(The exercise): Count the lines containing "object" in the entries underneath, and state that count without anything else.

3D code data:
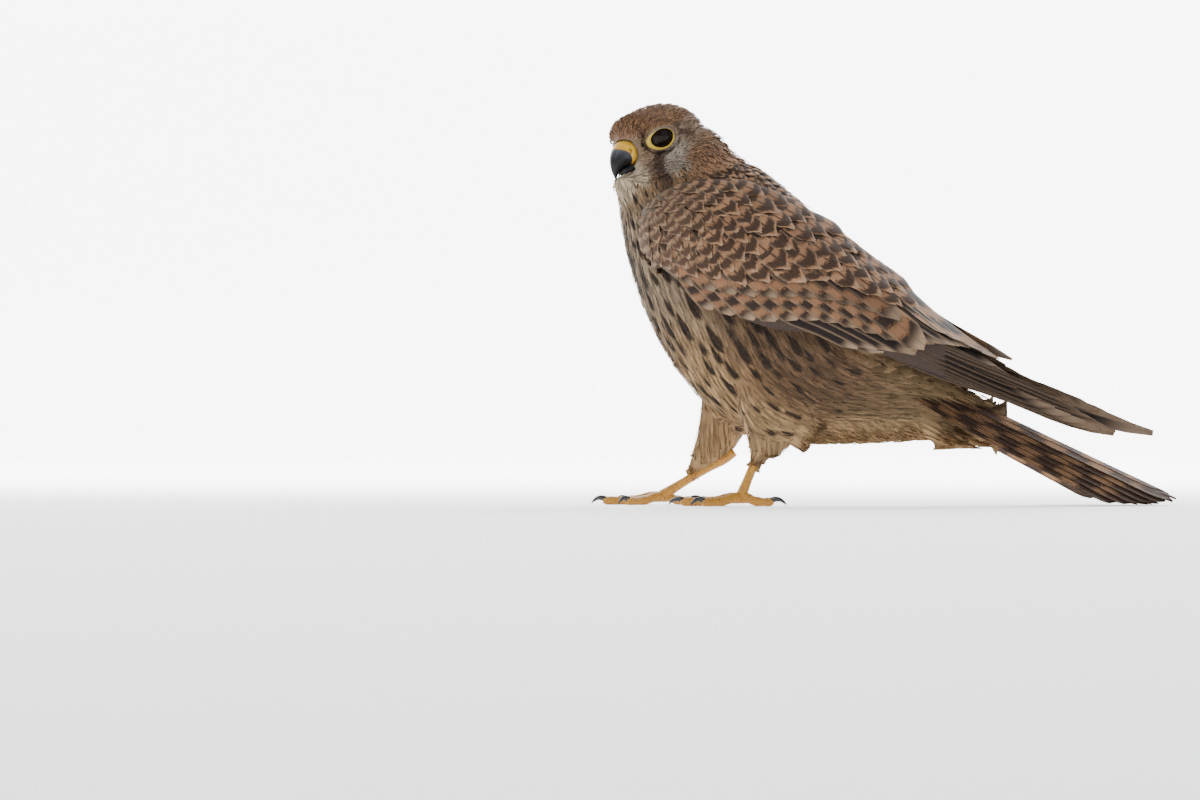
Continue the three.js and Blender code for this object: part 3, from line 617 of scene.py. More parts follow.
# %% Colours of the coat, as shares of red, green and blue light
CLAY = {
    "buff": (0.20, 0.118, 0.058),
    "cream": (0.29, 0.185, 0.09),
    "white": (0.46, 0.36, 0.25),
    "rufous": (0.205, 0.105, 0.055),
    "mantle": (0.245, 0.13, 0.068),
    "head": (0.22, 0.118, 0.062),
    # the vent's own olive buff, made darker still as painted shade of the wing over it
    "vent_buff_and_shade": (0.165, 0.11, 0.054),
    "breast": (0.21, 0.155, 0.10),
    # shade is painted shade, the wing's shadow on the flank under the folded wing
    "shade": (0.085, 0.05, 0.028),
    "cheek": (0.31, 0.26, 0.205),
    "lores": (0.20, 0.135, 0.082),
    "side": (0.20, 0.14, 0.095),
    "dark": (0.017, 0.011, 0.008),
    "umber": (0.045, 0.026, 0.017),
    "flight": (0.015, 0.0105, 0.009),
    "tail": (0.25, 0.135, 0.066),
    "pale_edge": (0.36, 0.25, 0.16),
}
CLAY = {name: np.array(value) for name, value in CLAY.items()}
MOUSTACHE = [(3, 12.5, -8), (8.2, 16.2, -9.8), (11.6, 18.4, -13.6), (14.4, 22.1, -18.6), (16, 24.7, -22)]
print("colours", len(CLAY))


# %% The colours of the coat at a point
def painted(under, over, share):
    return blend(under, over, share[:, None])


def trunk_clay(on_thigh, along, high):
    """Ground, marks and the share of the back, on the trunk and the thighs, with painted shade under the
    wing and on the vent.
    """
    back = ease((high - 0.15 - 0.5 * ease((along - 0.35) / 0.25)) / 0.35)
    low_front = zone(along, 0.2, 0.5, 0.2) * ease((0.1 - high) / 0.5)
    belly = ease((along - 0.4) / 0.2) * ease((-0.45 - high) / 0.35)
    # Painted shade: the flank under the folded wing is darkened towards the shade colour
    painted_wing_shade = zone(high, -0.45, 0.5, 0.5) * zone(along, 0.22, 0.8, 0.3)
    hind_neck = ease((0.24 - along) / 0.16) * ease((high + 0.7) / 0.6)
    ground = painted(CLAY["buff"], CLAY["breast"], low_front)
    # Towards the vent the ground turns olive buff, partly its own colour and partly painted shade under
    # the wing
    ground = painted(ground, CLAY["vent_buff_and_shade"], ease((along - 0.62) / 0.2))
    ground = painted(ground, CLAY["cream"], belly)
    ground = painted(ground, CLAY["shade"], 0.9 * painted_wing_shade)
    ground = painted(ground, CLAY["mantle"], back)
    ground = painted(ground, CLAY["head"], hind_neck * 0.9)
    ground = np.where(on_thigh[:, None], blend(CLAY["buff"], CLAY["cream"], 0.8), ground)
    streak = np.where(on_thigh, 0, 0.5 * ease((0.24 - along) / 0.12))
    bars = np.where(on_thigh, 0, 0.2 * back * ease((along - 0.17) / 0.1))
    return ground, (streak, bars, 0.3 + 0.3 * back), back


def face_clay(head, throat):
    """Ground and streak on the head, before the cheek, the throat and the dark lines."""
    forward, up = head[:, 0], head[:, 2]
    crown = ease((up - 3.2 - 0.1 * np.minimum(forward, 0)) / 2.4)
    rear = ease((np.linalg.norm(head - (-4, 0, -4), axis=1) - 23) / 7)
    nape = np.maximum(ease((-20 - forward) / 5), rear * 0.85)
    lores = ease((forward - 3) / 3) * zone(up, -8, 5, 3)
    brow = zone(up, 5.0, 7.2, 2) * zone(forward, -12, 5, 4)
    ground = painted(CLAY["side"], CLAY["head"], np.maximum(crown, nape))
    ground = painted(ground, CLAY["buff"], brow * 0.5)
    ground = painted(ground, CLAY["lores"], lores * 0.85)
    streak = 0.36 + 0.22 * np.maximum(crown, nape) - 0.36 * throat - 0.2 * brow - 0.1 * lores
    return ground, streak


def clay_at(points):
    """Ground colour, mark colour and marks (streak, bars, fringe) of the coat at each point."""
    head, on_head, on_thigh, along, high, _ = region_of(points)
    ground, (streak, bars, fringe), back = trunk_clay(on_thigh, along, high)
    throat = spot(head, (16, 0, -13), 9) + spot(head, (19, 0, -19), 10) + spot(head, (16, 9, -16), 6)
    throat = np.minimum(1, throat)
    cheek = np.minimum(1, spot(head, (0, 19, -8), 7.5) + spot(head, (6, 23, -15), 6))
    eye_line = line(head, (-5, 14, 4.5), (-13, 21, -4), 2.3)
    moustache = np.maximum.reduce([line(head, *ends, 2.9) for ends in zip(MOUSTACHE, MOUSTACHE[1:])])
    face, face_streak = face_clay(head, throat)
    ground = painted(ground, face, on_head)
    ground = painted(ground, CLAY["cheek"], cheek * 0.9)
    ground = painted(ground, CLAY["white"] * 0.85, throat * 0.9)
    ground = painted(ground, CLAY["umber"] * 1.3, eye_line * 0.8)
    ground = painted(ground, CLAY["umber"], moustache * 0.9)
    off_head = 1 - on_head
    streak = (streak * off_head + face_streak * on_head) * (1 - 0.9 * throat)
    mark = painted(CLAY["umber"], CLAY["dark"] * 1.6, back * off_head)
    mark = np.where(on_thigh[:, None], CLAY["rufous"], mark)
    mark = painted(mark, CLAY["dark"] * 1.2, (1 - back) * off_head * ~on_thigh)
    return ground, mark, np.stack([streak, bars * off_head, fringe * off_head], 1)


skin_ground, skin_mark, _ = clay_at(skin_points)
skin.data.materials.clear()
skin.data.materials.append(UNDER_DOWN)
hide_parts(*FLESH)
print("skin coloured", skin_ground.mean(0).round(2))

# %% [markdown]
# ## Unwrap of the body
# Each feather has a small patch of its own in the OFBake map, which lies where its root is on an unrolled
# body. The trunk and head unroll like a tube from bill to tail, and each thigh like a short tube beside
# it.

# %% The place of a point on the unrolled body
def unrolled(points):
    head, on_head, on_thigh, along, high, section = region_of(points)
    side = points[:, 1] - TRUNK_LINE[section, 1]
    angle = np.arctan2(side / 36, np.clip(high, -2, 2))
    head_angle = np.arctan2(-head[:, 1] / 20, (head[:, 2] + 3) / 17)
    shift = on_head > 0.5
    u = 0.36 + 0.34 * np.where(shift, head_angle, angle) / np.pi
    v = np.where(shift, 0.02 + 0.2 * (16 - head[:, 0]) / 46, 0.24 + 0.74 * along)
    low = np.clip(points[:, 2] / 70, 0, 1)
    leg_angle = np.arctan2(points[:, 1] - np.sign(points[:, 1]) * 20, points[:, 0] + 65)
    leg_u = 0.72 + 0.13 * (points[:, 1] > 0) + 0.12 * (leg_angle / (2 * np.pi) + 0.5)
    u = np.where(on_thigh, leg_u, u)
    v = np.where(on_thigh, 0.1 + 0.8 * low, v)
    return np.stack([u, v], 1)


print("first skin point unrolled", unrolled(skin_points[:1]).round(2))

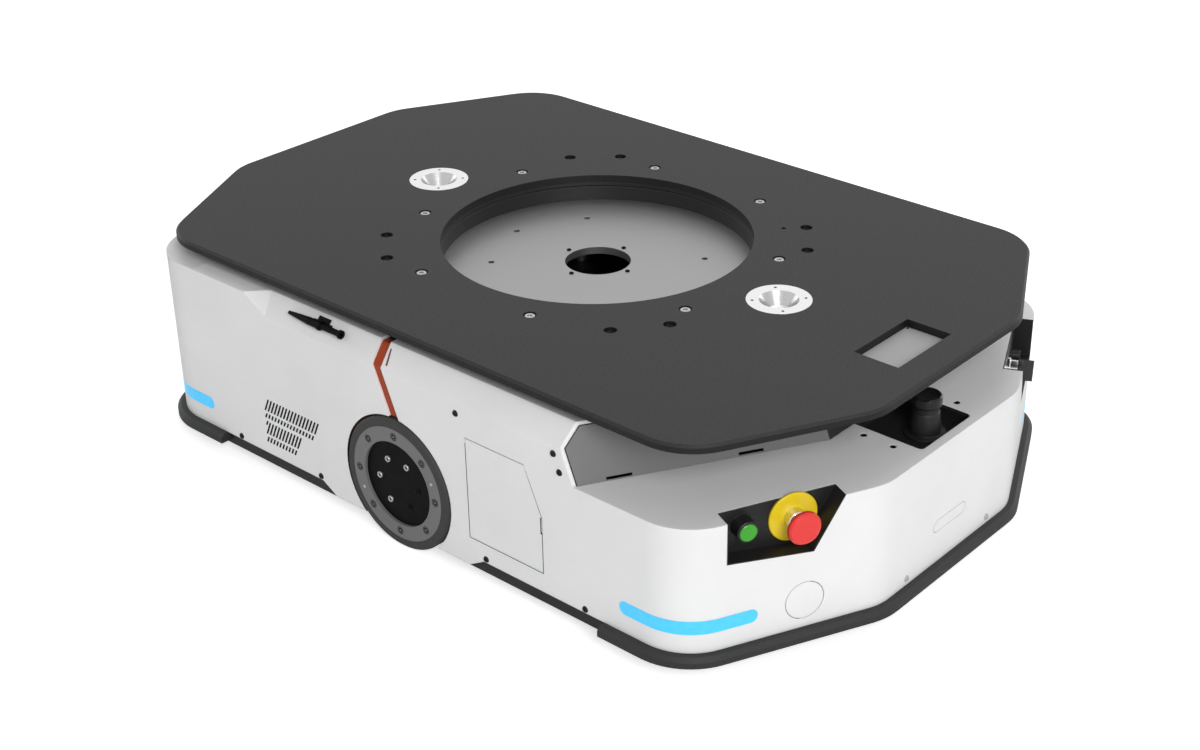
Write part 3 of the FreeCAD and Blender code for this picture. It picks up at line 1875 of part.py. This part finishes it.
def build_nodes():
    nodes = [make_front_cover(), make_rear_cover()]
    side_panels, middle_panel = make_bulkheads()
    nodes += [side_panels, group("lidar_tray", make_lidar_well(), middle_panel)]
    nodes += [make_top_panel(), make_wheel_arch_trims(), make_access_door()]
    nodes += [make_cover_plugs(), make_cover_screws(), make_bumper(1), make_bumper(-1)]
    strips = [light_band(x, y, 0.0, S.light_depth, 0.0) for x in (-1, 1) for y in (-1, 1)]
    nodes.append(group("corner_lights", *strips))
    nodes += [make_base_frame(), make_castor_bridges(), make_frame_rails(), make_lift_base()]
    for side in (-1, 1):
        nodes.append(make_drive_unit(side))
        nodes += list(make_wheel(side))
    for end, x in (("front", S.castor_x), ("rear", -S.castor_x)):
        for side, y in (("right", -S.castor_y), ("left", S.castor_y)):
            nodes.append(place(make_castor_fork(f"{end}_{side}_castor_fork"), x, y, 0.0))
            wheel = make_castor_wheel(f"{end}_{side}_castor_wheel")
            nodes.append(place(wheel, x - S.castor_trail, y, S.castor_radius, TO_RIGHT))
    nodes += [make_lift_table(), make_guide_posts(), make_lift_screws(), make_inner_ring()]
    nodes += [make_lift_nut("front_lift_nut", S.screw_place)]
    nodes += [make_lift_nut("rear_lift_nut", -S.screw_place)]
    nodes += [make_slew_motor(), make_pinion(), make_outer_ring(), make_top_plate()]
    nodes += [make_plate_screws(), make_locating_cups()]
    nodes.append(
        block(
            "window_panel",
            (S.window_near - 6, -S.window_half - 6, S.plate_top - S.plate_thickness - 3),
            (S.window_far + 6, S.window_half + 6, S.plate_top - S.plate_thickness),
            4.0,
        )
    )
    controls, start_bezel = make_controls()
    nodes.append(group("control_trays", make_tray(-1), make_tray(1), start_bezel))
    nodes += controls
    nodes += list(make_lidar())
    nodes.append(make_cable_boot())
    nodes.append(block("battery", (-440.0, -148.0, 52.0), (-250.0, 148.0, 148.0), 10.0))
    nodes.append(block("control_box", (250.0, -148.0, 52.0), (425.0, 148.0, 165.0), 10.0))
    motor = turned("lift_motor", [(0.0, 60.0), (32.0, 60.0), (35.0, 64.0), (35.0, 140.0), (0.0, 140.0)])
    nodes.append(place(motor, 90.0, 0.0, S.bridge_height - 140))
    eye = turned(
        "up_camera",
        [(0.0, 0.0), (34.0, 0.0), (34.0, 40.0), (26.0, 48.0), (26.0, 62.0), (0.0, 62.0)],
    )
    nodes.append(place(eye, 0.0, 0.0, S.bridge_height + 10))
    return nodes


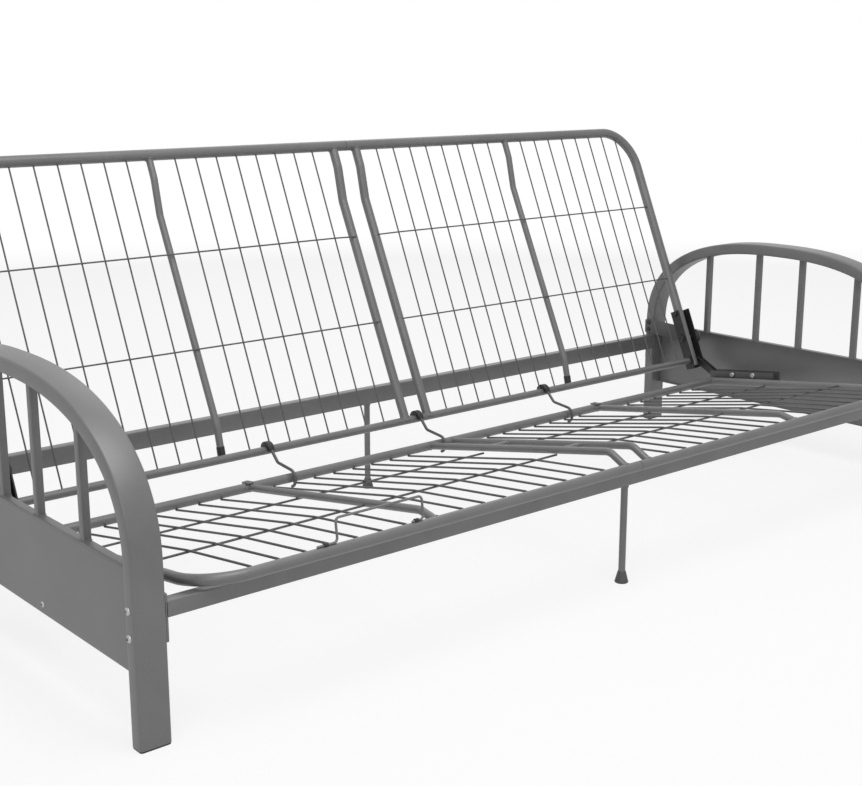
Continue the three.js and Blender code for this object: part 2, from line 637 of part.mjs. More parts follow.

(Task output): 2